Утин расценил это вмешательство как попытку окончательно погубить Гончарова, ведь в случае его осуждения брак автоматически расторгался и жена осужденного освобождалась от брачных уз. О своей оценке действий Жохова Утин не стесняясь высказывался прилюдно. Среди друзей-литераторов поползли слухи о неблаговидном поведении Жохова с Гончаровой. Взбешенный Жохов вызвал Утина на дуэль. Секунданты (литераторы Э. Ватсон, В. Буренин, Е. Де-Роберти, С. Неклюдов) пытались отговорить врагов от нелепого поединка, но, увы, безуспешно. Дуэль состоялась; тридцатидвухлетний Жохов был смертельно ранен, Утин отдан под суд и приговорен к одному году заключения в крепость.
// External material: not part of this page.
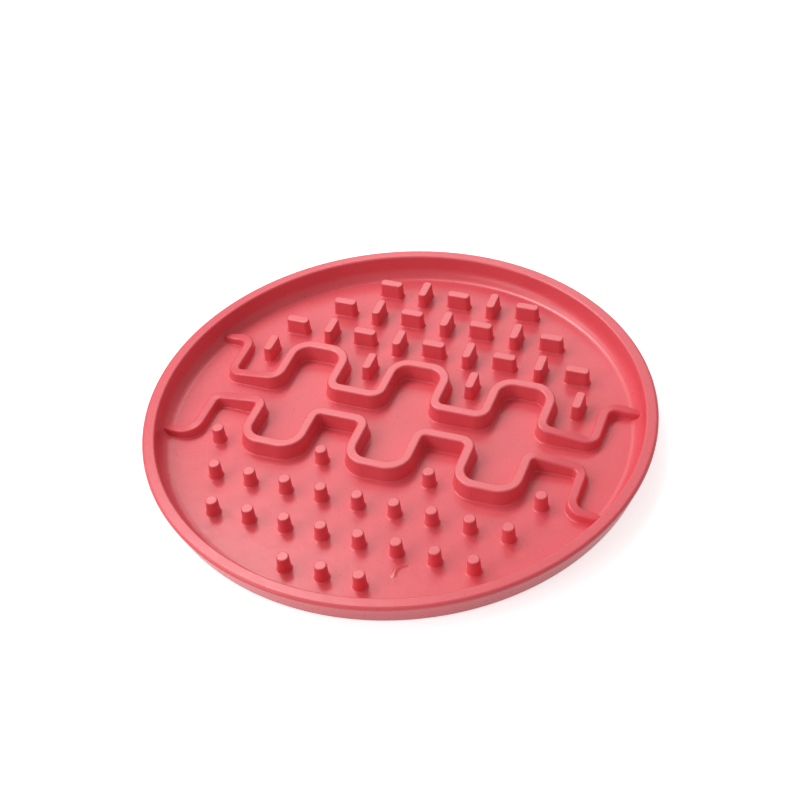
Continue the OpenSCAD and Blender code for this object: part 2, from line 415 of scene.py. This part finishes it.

История эта, и без того печальная, имела трагическое продолжение. Несчастная Гончарова, лишившаяся и мужа, и возлюбленного, сразу же после оглашения приговора в августе 1872 года покончила с собой. Ее сестра, Александра Лаврова, повстречав освободившегося из тюрьмы Евгения Утина, выстрелила в него из револьвера. Оглушенный и неопасно раненный, Утин упал. Подумав, что он убит, Лаврова тут же покончила с собой выстрелом в висок.